(Structured object records)
## Begin
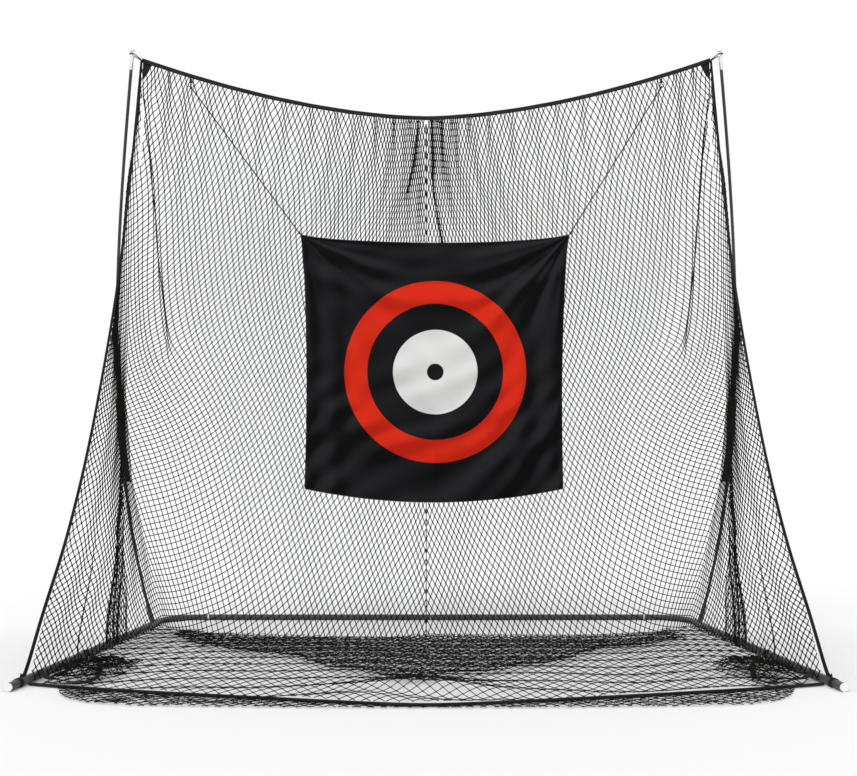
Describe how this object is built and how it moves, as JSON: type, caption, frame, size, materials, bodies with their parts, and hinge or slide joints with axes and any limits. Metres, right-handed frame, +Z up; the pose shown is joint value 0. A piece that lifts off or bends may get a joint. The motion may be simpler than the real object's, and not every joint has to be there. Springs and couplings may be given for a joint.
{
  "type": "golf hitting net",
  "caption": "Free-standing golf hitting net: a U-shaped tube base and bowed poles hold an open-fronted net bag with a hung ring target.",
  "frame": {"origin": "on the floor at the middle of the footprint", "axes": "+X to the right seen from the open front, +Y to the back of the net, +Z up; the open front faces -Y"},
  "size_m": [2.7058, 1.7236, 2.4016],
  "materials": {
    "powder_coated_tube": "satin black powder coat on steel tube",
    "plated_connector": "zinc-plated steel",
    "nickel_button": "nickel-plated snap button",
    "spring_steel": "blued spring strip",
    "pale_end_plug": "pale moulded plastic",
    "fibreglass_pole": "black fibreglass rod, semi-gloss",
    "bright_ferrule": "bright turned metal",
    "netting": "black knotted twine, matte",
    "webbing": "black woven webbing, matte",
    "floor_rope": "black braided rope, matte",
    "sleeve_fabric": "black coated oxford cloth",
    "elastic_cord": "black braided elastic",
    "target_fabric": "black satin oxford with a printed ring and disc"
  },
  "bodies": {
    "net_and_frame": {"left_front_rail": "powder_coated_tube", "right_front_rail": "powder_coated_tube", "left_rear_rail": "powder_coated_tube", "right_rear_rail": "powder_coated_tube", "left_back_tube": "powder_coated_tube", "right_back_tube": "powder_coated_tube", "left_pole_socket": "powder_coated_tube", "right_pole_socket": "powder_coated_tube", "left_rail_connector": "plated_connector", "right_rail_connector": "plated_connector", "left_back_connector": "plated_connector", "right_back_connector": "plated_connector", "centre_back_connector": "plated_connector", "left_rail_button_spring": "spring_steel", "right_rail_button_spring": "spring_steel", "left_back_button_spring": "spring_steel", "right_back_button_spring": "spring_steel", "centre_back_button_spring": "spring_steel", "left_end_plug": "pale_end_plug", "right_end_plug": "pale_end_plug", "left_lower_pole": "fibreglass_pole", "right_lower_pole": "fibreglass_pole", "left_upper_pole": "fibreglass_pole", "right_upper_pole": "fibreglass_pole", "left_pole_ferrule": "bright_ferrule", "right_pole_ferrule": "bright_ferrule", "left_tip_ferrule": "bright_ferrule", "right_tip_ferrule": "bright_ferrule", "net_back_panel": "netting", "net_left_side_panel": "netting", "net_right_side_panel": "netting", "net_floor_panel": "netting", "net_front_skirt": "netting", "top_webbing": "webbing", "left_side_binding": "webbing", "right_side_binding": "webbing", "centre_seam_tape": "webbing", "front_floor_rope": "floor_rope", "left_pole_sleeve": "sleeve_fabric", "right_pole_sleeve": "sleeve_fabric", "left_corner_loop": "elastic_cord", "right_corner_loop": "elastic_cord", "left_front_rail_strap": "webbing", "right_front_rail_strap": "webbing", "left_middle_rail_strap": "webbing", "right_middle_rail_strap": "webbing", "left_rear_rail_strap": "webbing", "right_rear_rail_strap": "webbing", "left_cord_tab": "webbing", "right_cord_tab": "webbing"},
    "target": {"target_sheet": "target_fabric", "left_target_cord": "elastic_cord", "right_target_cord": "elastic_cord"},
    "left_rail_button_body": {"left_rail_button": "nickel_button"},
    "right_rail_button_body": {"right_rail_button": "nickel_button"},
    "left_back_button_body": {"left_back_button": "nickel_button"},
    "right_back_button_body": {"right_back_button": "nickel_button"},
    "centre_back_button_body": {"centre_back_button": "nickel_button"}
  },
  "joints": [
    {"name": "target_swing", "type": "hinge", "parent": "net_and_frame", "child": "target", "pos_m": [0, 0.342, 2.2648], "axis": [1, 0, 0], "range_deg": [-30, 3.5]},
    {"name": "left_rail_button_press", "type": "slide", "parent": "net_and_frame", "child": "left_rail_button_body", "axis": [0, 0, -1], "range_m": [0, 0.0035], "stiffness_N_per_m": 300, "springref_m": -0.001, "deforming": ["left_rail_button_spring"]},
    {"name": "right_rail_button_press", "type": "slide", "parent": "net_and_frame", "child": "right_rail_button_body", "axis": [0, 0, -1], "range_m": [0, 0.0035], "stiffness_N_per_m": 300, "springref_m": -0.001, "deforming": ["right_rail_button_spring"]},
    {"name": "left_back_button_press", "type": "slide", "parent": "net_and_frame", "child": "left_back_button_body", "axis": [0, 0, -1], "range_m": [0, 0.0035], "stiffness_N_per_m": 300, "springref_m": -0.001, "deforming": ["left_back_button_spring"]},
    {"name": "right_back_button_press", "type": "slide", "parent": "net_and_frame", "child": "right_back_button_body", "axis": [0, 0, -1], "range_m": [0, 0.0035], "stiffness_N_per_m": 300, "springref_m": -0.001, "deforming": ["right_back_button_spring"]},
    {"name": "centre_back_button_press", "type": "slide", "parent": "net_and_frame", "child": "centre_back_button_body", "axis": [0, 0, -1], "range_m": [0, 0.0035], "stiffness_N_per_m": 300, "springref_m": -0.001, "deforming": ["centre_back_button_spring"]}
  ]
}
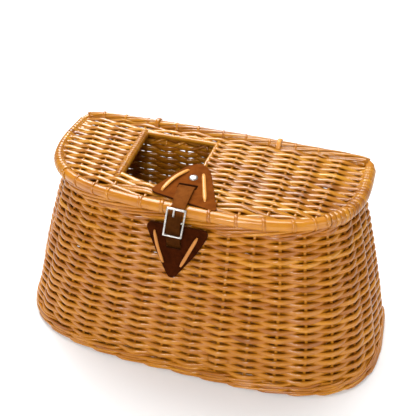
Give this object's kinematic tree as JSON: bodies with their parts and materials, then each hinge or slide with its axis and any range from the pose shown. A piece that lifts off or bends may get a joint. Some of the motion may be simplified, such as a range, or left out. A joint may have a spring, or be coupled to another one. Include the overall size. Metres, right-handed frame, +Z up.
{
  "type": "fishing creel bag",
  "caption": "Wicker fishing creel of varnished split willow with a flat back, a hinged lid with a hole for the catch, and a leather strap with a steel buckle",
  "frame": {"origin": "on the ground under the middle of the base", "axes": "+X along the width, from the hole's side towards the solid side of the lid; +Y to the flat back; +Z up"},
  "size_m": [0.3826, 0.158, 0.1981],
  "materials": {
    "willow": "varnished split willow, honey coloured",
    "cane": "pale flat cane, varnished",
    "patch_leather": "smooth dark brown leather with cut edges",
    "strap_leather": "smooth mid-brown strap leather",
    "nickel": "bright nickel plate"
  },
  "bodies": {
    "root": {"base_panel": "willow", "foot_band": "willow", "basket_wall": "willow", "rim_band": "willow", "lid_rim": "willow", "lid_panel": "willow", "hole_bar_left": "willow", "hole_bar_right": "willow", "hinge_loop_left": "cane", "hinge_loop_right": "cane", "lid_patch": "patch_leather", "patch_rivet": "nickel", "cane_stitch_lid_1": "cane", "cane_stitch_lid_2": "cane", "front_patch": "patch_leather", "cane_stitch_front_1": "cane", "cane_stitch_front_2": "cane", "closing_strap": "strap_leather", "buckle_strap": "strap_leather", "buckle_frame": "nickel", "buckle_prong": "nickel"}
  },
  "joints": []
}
## End
▶ _Set task_:
Extract the listing in its entirety and repeat it exactly.

▶ _Response for this exercise_:
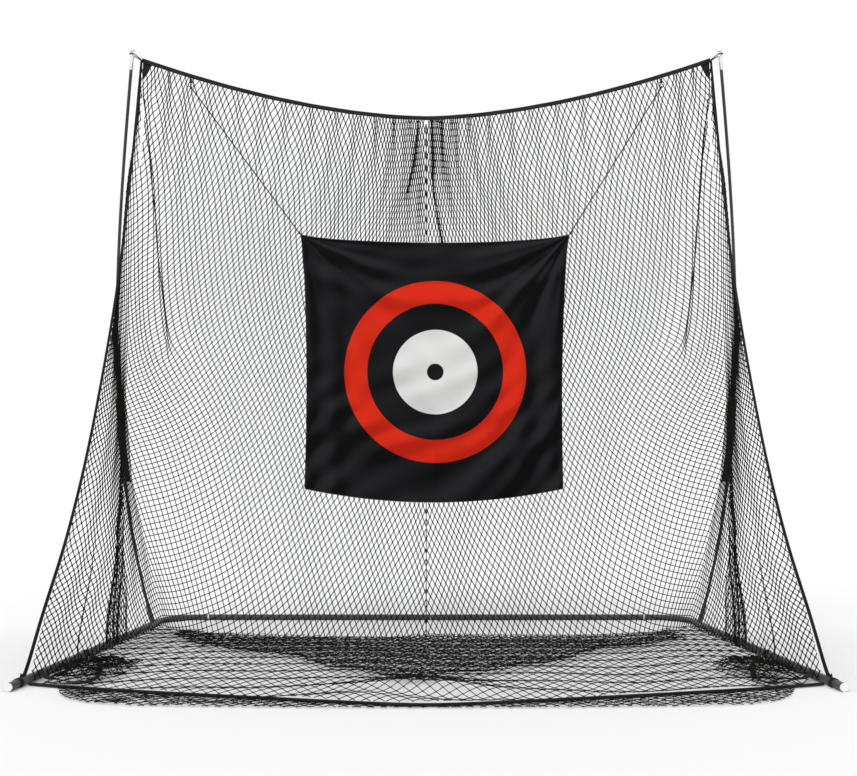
Describe how this object is built and how it moves, as JSON: type, caption, frame, size, materials, bodies with their parts, and hinge or slide joints with axes and any limits. Metres, right-handed frame, +Z up; the pose shown is joint value 0. A piece that lifts off or bends may get a joint. The motion may be simpler than the real object's, and not every joint has to be there. Springs and couplings may be given for a joint.
{
  "type": "golf hitting net",
  "caption": "Free-standing golf hitting net: a U-shaped tube base and bowed poles hold an open-fronted net bag with a hung ring target.",
  "frame": {"origin": "on the floor at the middle of the footprint", "axes": "+X to the right seen from the open front, +Y to the back of the net, +Z up; the open front faces -Y"},
  "size_m": [2.7058, 1.7236, 2.4016],
  "materials": {
    "powder_coated_tube": "satin black powder coat on steel tube",
    "plated_connector": "zinc-plated steel",
    "nickel_button": "nickel-plated snap button",
    "spring_steel": "blued spring strip",
    "pale_end_plug": "pale moulded plastic",
    "fibreglass_pole": "black fibreglass rod, semi-gloss",
    "bright_ferrule": "bright turned metal",
    "netting": "black knotted twine, matte",
    "webbing": "black woven webbing, matte",
    "floor_rope": "black braided rope, matte",
    "sleeve_fabric": "black coated oxford cloth",
    "elastic_cord": "black braided elastic",
    "target_fabric": "black satin oxford with a printed ring and disc"
  },
  "bodies": {
    "net_and_frame": {"left_front_rail": "powder_coated_tube", "right_front_rail": "powder_coated_tube", "left_rear_rail": "powder_coated_tube", "right_rear_rail": "powder_coated_tube", "left_back_tube": "powder_coated_tube", "right_back_tube": "powder_coated_tube", "left_pole_socket": "powder_coated_tube", "right_pole_socket": "powder_coated_tube", "left_rail_connector": "plated_connector", "right_rail_connector": "plated_connector", "left_back_connector": "plated_connector", "right_back_connector": "plated_connector", "centre_back_connector": "plated_connector", "left_rail_button_spring": "spring_steel", "right_rail_button_spring": "spring_steel", "left_back_button_spring": "spring_steel", "right_back_button_spring": "spring_steel", "centre_back_button_spring": "spring_steel", "left_end_plug": "pale_end_plug", "right_end_plug": "pale_end_plug", "left_lower_pole": "fibreglass_pole", "right_lower_pole": "fibreglass_pole", "left_upper_pole": "fibreglass_pole", "right_upper_pole": "fibreglass_pole", "left_pole_ferrule": "bright_ferrule", "right_pole_ferrule": "bright_ferrule", "left_tip_ferrule": "bright_ferrule", "right_tip_ferrule": "bright_ferrule", "net_back_panel": "netting", "net_left_side_panel": "netting", "net_right_side_panel": "netting", "net_floor_panel": "netting", "net_front_skirt": "netting", "top_webbing": "webbing", "left_side_binding": "webbing", "right_side_binding": "webbing", "centre_seam_tape": "webbing", "front_floor_rope": "floor_rope", "left_pole_sleeve": "sleeve_fabric", "right_pole_sleeve": "sleeve_fabric", "left_corner_loop": "elastic_cord", "right_corner_loop": "elastic_cord", "left_front_rail_strap": "webbing", "right_front_rail_strap": "webbing", "left_middle_rail_strap": "webbing", "right_middle_rail_strap": "webbing", "left_rear_rail_strap": "webbing", "right_rear_rail_strap": "webbing", "left_cord_tab": "webbing", "right_cord_tab": "webbing"},
    "target": {"target_sheet": "target_fabric", "left_target_cord": "elastic_cord", "right_target_cord": "elastic_cord"},
    "left_rail_button_body": {"left_rail_button": "nickel_button"},
    "right_rail_button_body": {"right_rail_button": "nickel_button"},
    "left_back_button_body": {"left_back_button": "nickel_button"},
    "right_back_button_body": {"right_back_button": "nickel_button"},
    "centre_back_button_body": {"centre_back_button": "nickel_button"}
  },
  "joints": [
    {"name": "target_swing", "type": "hinge", "parent": "net_and_frame", "child": "target", "pos_m": [0, 0.342, 2.2648], "axis": [1, 0, 0], "range_deg": [-30, 3.5]},
    {"name": "left_rail_button_press", "type": "slide", "parent": "net_and_frame", "child": "left_rail_button_body", "axis": [0, 0, -1], "range_m": [0, 0.0035], "stiffness_N_per_m": 300, "springref_m": -0.001, "deforming": ["left_rail_button_spring"]},
    {"name": "right_rail_button_press", "type": "slide", "parent": "net_and_frame", "child": "right_rail_button_body", "axis": [0, 0, -1], "range_m": [0, 0.0035], "stiffness_N_per_m": 300, "springref_m": -0.001, "deforming": ["right_rail_button_spring"]},
    {"name": "left_back_button_press", "type": "slide", "parent": "net_and_frame", "child": "left_back_button_body", "axis": [0, 0, -1], "range_m": [0, 0.0035], "stiffness_N_per_m": 300, "springref_m": -0.001, "deforming": ["left_back_button_spring"]},
    {"name": "right_back_button_press", "type": "slide", "parent": "net_and_frame", "child": "right_back_button_body", "axis": [0, 0, -1], "range_m": [0, 0.0035], "stiffness_N_per_m": 300, "springref_m": -0.001, "deforming": ["right_back_button_spring"]},
    {"name": "centre_back_button_press", "type": "slide", "parent": "net_and_frame", "child": "centre_back_button_body", "axis": [0, 0, -1], "range_m": [0, 0.0035], "stiffness_N_per_m": 300, "springref_m": -0.001, "deforming": ["centre_back_button_spring"]}
  ]
}
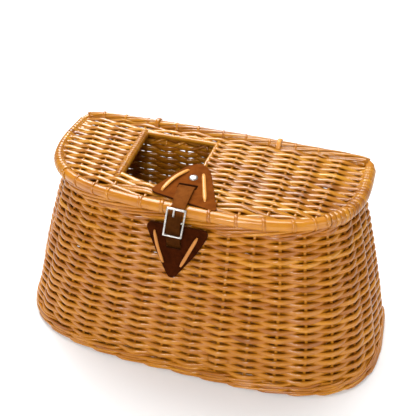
Give this object's kinematic tree as JSON: bodies with their parts and materials, then each hinge or slide with its axis and any range from the pose shown. A piece that lifts off or bends may get a joint. Some of the motion may be simplified, such as a range, or left out. A joint may have a spring, or be coupled to another one. Include the overall size. Metres, right-handed frame, +Z up.
{
  "type": "fishing creel bag",
  "caption": "Wicker fishing creel of varnished split willow with a flat back, a hinged lid with a hole for the catch, and a leather strap with a steel buckle",
  "frame": {"origin": "on the ground under the middle of the base", "axes": "+X along the width, from the hole's side towards the solid side of the lid; +Y to the flat back; +Z up"},
  "size_m": [0.3826, 0.158, 0.1981],
  "materials": {
    "willow": "varnished split willow, honey coloured",
    "cane": "pale flat cane, varnished",
    "patch_leather": "smooth dark brown leather with cut edges",
    "strap_leather": "smooth mid-brown strap leather",
    "nickel": "bright nickel plate"
  },
  "bodies": {
    "root": {"base_panel": "willow", "foot_band": "willow", "basket_wall": "willow", "rim_band": "willow", "lid_rim": "willow", "lid_panel": "willow", "hole_bar_left": "willow", "hole_bar_right": "willow", "hinge_loop_left": "cane", "hinge_loop_right": "cane", "lid_patch": "patch_leather", "patch_rivet": "nickel", "cane_stitch_lid_1": "cane", "cane_stitch_lid_2": "cane", "front_patch": "patch_leather", "cane_stitch_front_1": "cane", "cane_stitch_front_2": "cane", "closing_strap": "strap_leather", "buckle_strap": "strap_leather", "buckle_frame": "nickel", "buckle_prong": "nickel"}
  },
  "joints": []
}